The light plot is perhaps the most telling. Here I have log transformed and multiplied by -1 (there are probably better ways of standardising this).

The sharp step shortly after midnight is the living room lights going off, but it looks like I had a pretty late night in the office (with the door open) until just before 03:00. The sun slowly started to rise between 03:00 and 04:00, and the day remained light until sometime after 19:00, when I turned the living room lights on again, before going to bed at a much more urbane 23:00-ish.

Temperature

The temperature plots don’t show too much this time of year, except that it was a pretty warm day, and at times it was warmer outside the house than in. The external temperature sensor is not very well shielded however, and it probably reads a few degrees higher than the ambient air temperature. In future I will install a few more external temperature sensors, and get an averaged reading.

Next steps

I’d like to summarise some findings from these data in an info-graphic. What, I think, this little experiment has already shown though, is just how much information can be gleaned from an ensemble of simple and inexpensive sensors. Information about what time I get up, when I cook, open doors, have showers, turn on the heating, etc is all possible.

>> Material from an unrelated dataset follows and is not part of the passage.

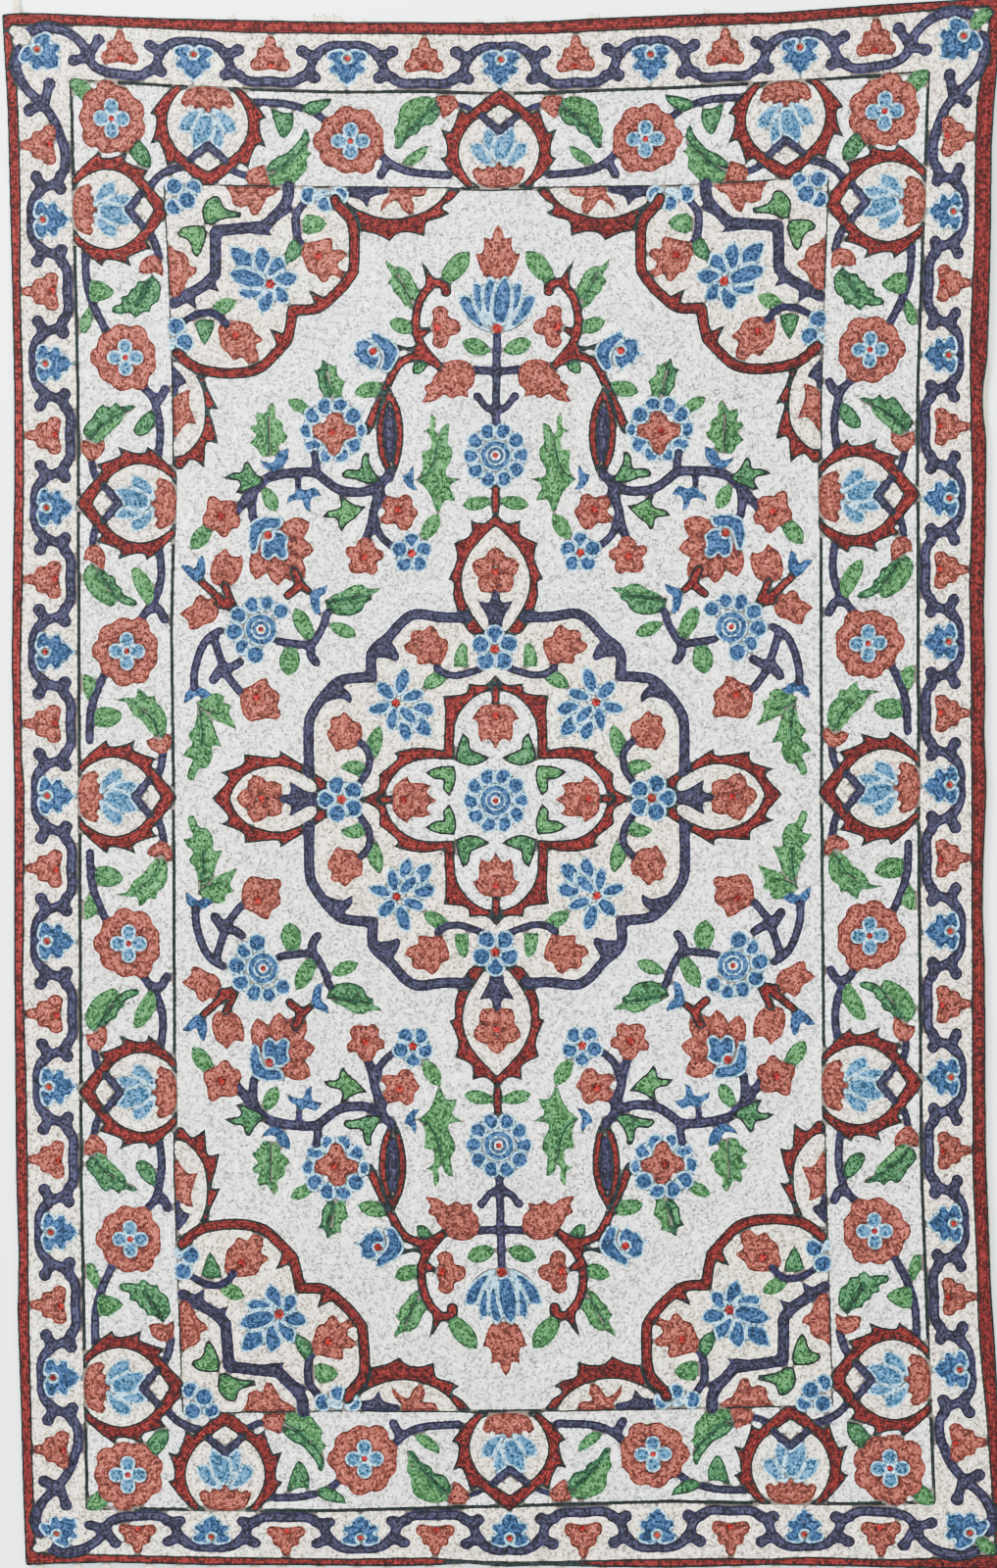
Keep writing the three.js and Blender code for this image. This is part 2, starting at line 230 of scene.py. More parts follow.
def line(points, rows, copies=ONCE, soft=True):
    """A line piece: rows names its yarns from one side to the other."""
    for across, down in copies:
        shape = mirrored(points, across, down)
        course = smooth(shape, closed=False) if soft else np.array([q[:2] for q in shape], float)
        course = warp(course)
        outlines = [line_outline(course, ROW * len(rows))]
        WORK.append({"outlines": outlines, "course": course, "rows": rows})


def evenly(course, step):
    """The same course with points an even step apart."""
    gaps = np.hypot(*np.diff(course, axis=0).T)
    run = np.concatenate([[0], np.cumsum(gaps)])
    count = max(2, int(round(run[-1] / step)) + 1)
    at = np.linspace(0, run[-1], count)
    return np.stack([np.interp(at, run, course[:, k]) for k in (0, 1)], axis=1)


def normals(course, closed=False):
    if closed:
        along = np.roll(course, -1, axis=0) - np.roll(course, 1, axis=0)
    else:
        along = np.gradient(course, axis=0)
    size = np.maximum(np.hypot(along[:, 0], along[:, 1]), 1e-9)[:, None]
    along = along / size
    return np.stack([-along[:, 1], along[:, 0]], axis=1)


def line_outline(course, width):
    """The round-ended outline of a line piece."""
    course = evenly(course, 1.0)
    side = normals(course) * width / 2
    start = math.atan2(*(side[0] / (width / 2))[::-1])
    stop = math.atan2(*(side[-1] / (width / 2))[::-1])
    half_turn = np.linspace(0, math.pi, 7)[1:-1]

    def cap(centre, first):
        angle = first - half_turn
        return centre + width / 2 * np.stack([np.cos(angle), np.sin(angle)], axis=1)

    return np.vstack([
        course + side, cap(course[-1], stop), (course - side)[::-1], cap(course[0], start + math.pi)
    ])


# The raster in which pieces cover one another
CELL = 0.5
LOW = (-6.0, -8.0)
CELLS = (2064, 3236)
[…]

With some training data, this dataset opens itself up to some very interesting machine learning possibilities; and is exactly the reason why I don’t (at present) intend to make the dataset freely available. Building these sensors was incredibly cheap, and with the release of the Raspberry Pi zero, just got even cheaper. I’m now looking to build more sensors for elsewhere in the home to give me additional streams of data.